Un fine settimana, la famigliola va a trovare i nonni e lì Fabrizio fa la cronistoria dell’incontro di Sophie con la testimone Liliana. L’anziana mamma, Jeannette, ascolta il figlio, la nipotina, la storia delle deportazioni su carri merci dal Binario 21 ai campi di concentramento nazisti. Poi dice a Fabrizio: «Ti devo raccontare una cosa…». «Pensavo dicesse che anche lei aveva fatto le scuole elementari alla Morosini. Invece no». Prende per mano quel figlio ormai cresciuto e lo porta in cantina. Apre un baule, fruga tra le carte ed estrae una pergamena ingiallita dal tempo: «Vedi, il mio cognome vero era Levy, non Charpiot.
I miei genitori erano ebrei, lo sono io e lo sei tu». Fabrizio rimane senza parole. «Difficile descrivere l’intensità dell’emozione che ho provato. Non è facile capacitarsi di come mia madre sia stata capace di custodire così gelosamente un segreto. E anche mio padre. Bruno, che ho interrogato, ovviamente, e mi ha detto di essere a conoscenza di tutto. Ho provato ad insistere. Papà, perché non me ne hai mai parlato? E lui: se non lo faceva la mamma, perché avrei dovuto farlo io?».

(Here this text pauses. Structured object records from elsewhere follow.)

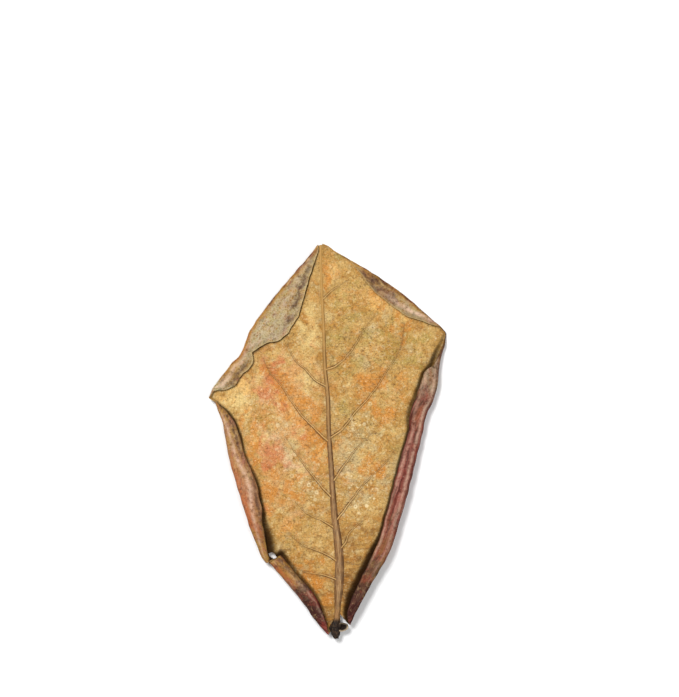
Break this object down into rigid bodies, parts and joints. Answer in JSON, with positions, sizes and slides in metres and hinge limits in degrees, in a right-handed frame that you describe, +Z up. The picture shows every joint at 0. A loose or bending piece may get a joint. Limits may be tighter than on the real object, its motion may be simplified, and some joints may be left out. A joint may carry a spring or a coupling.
{
  "type": "dried indian almond leaf",
  "caption": "Dried Indian almond leaf with its veined underside up, margins curled into tubes and folded over as flaps, and a short stalk stub.",
  "frame": {"origin": "under the middle of the leaf's bounding box, on the surface that it lies on", "axes": "+Y along the midrib towards the tip, +X to the right seen from above, +Z up, out of the veined underside"},
  "size_m": [0.1112, 0.1852, 0.0095],
  "materials": {
    "leaf": "dry, matt, mottled tan and maroon"
  },
  "bodies": {
    "root": {"leaf": "leaf"}
  },
  "joints": []
}
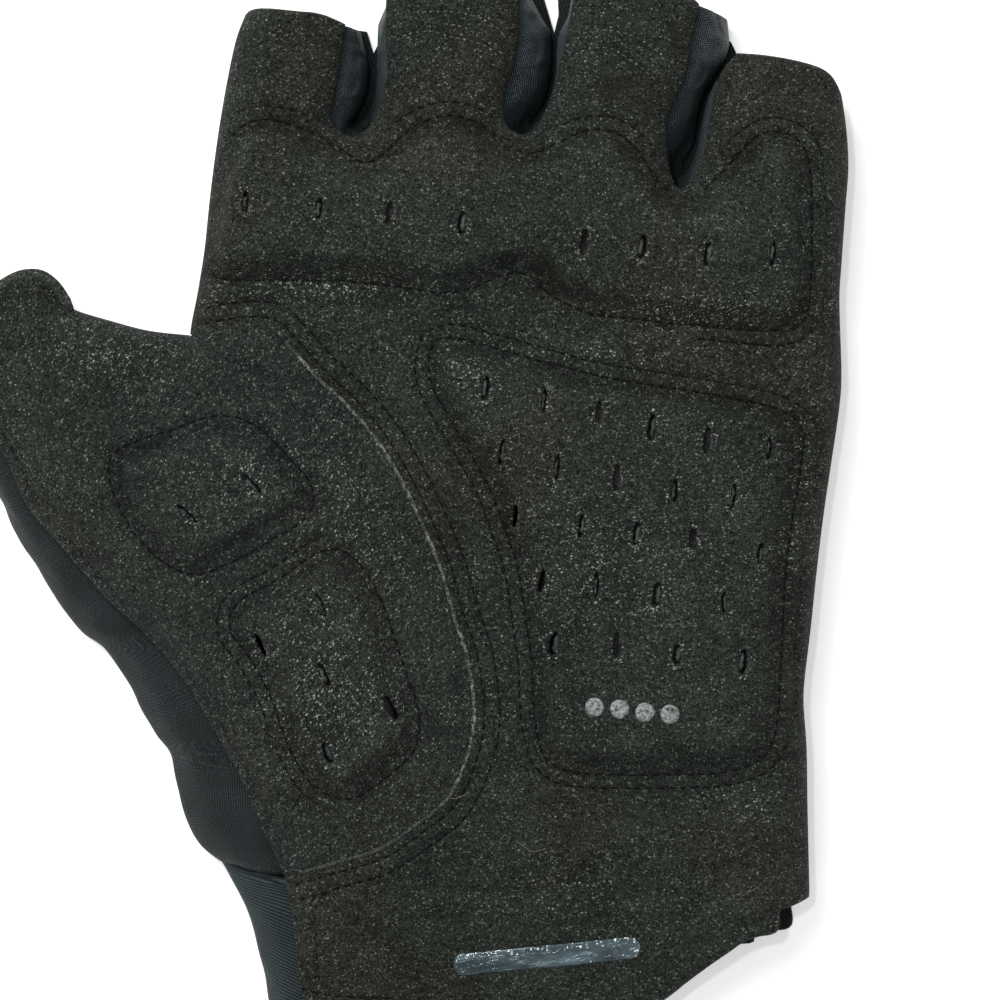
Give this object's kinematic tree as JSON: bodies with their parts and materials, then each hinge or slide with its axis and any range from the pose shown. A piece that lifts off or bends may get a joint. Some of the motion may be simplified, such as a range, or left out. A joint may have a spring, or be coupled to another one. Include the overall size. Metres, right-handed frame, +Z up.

Dopo la sorpresa, Fabrizio, manager di multinazionali, da 20 anni sempre in giro per il mondo, è rimasto affascinato dall’idea di riscoprire le proprie origini. «Sono cresciuto in una famiglia laica, con un papà scienziato, professore di fisica, non sono stato battezzato, ero esentato dalle lezioni di religione. Ora mi dico, sono ebreo. Ma non basta. Mia madre è nata a Nancy e ora voglio andare a scoprire qualcosa di più sulle sue origini e sulla storia della sua famiglia. Nancy è il capoluogo della Lorena, che segna il confine con la Germania. «Il suo certificato di nascita dice che è nata il 2 febbraio del 1935 come Jeannette Levy». Due giorni dopo, il 4 febbraio, un altro documento che Jeannette ha custodito per 78 anni, dice che viene affidata ai coniugi Lucien e Sara Charpiot. «Adottata, dunque. Questo è il secondo dato famigliare su cui voglio indagare. È stato un po’ choccante scoprire che Lucien e Sara erano nonni adottivi. Erano molto benestanti, una famiglia conservatrice, tra loro si davano del ‘voi’.
Erano molto anziani e sono morti quando ero piccolo, avevo 9 anni. Abitavano in un grande attico a Nancy lo ricordo bene. La mamma, invece, a 22 anni venne in Italia e , qui conobbe papà». Un tarlo assilla Fabrizio Candoni. «Mi sono domandato, se Sophie non avesse incontrato Liliana Segre e tutti assieme non avessimo raccontato la giornata della Memoria ai nonni, forse non avrei mai conosciuto le mie origini». Quella valigia sepolta in cantina, poteva non essere mai aperta. E certo, invece, di riuscire a riscrivere la storia della famiglia, risalire lungo l’albero genealogico materno. «Conto sulla burocrazia francese, ho visto come custodiscono gli atti e come sono meticolosi».
Il manager, che tra l’altro ha inventato un microchip che verifica la sicurezza sui cantieri, è in partenza per Mosca. Al rientro scriverà il secondo capitolo della sua storia.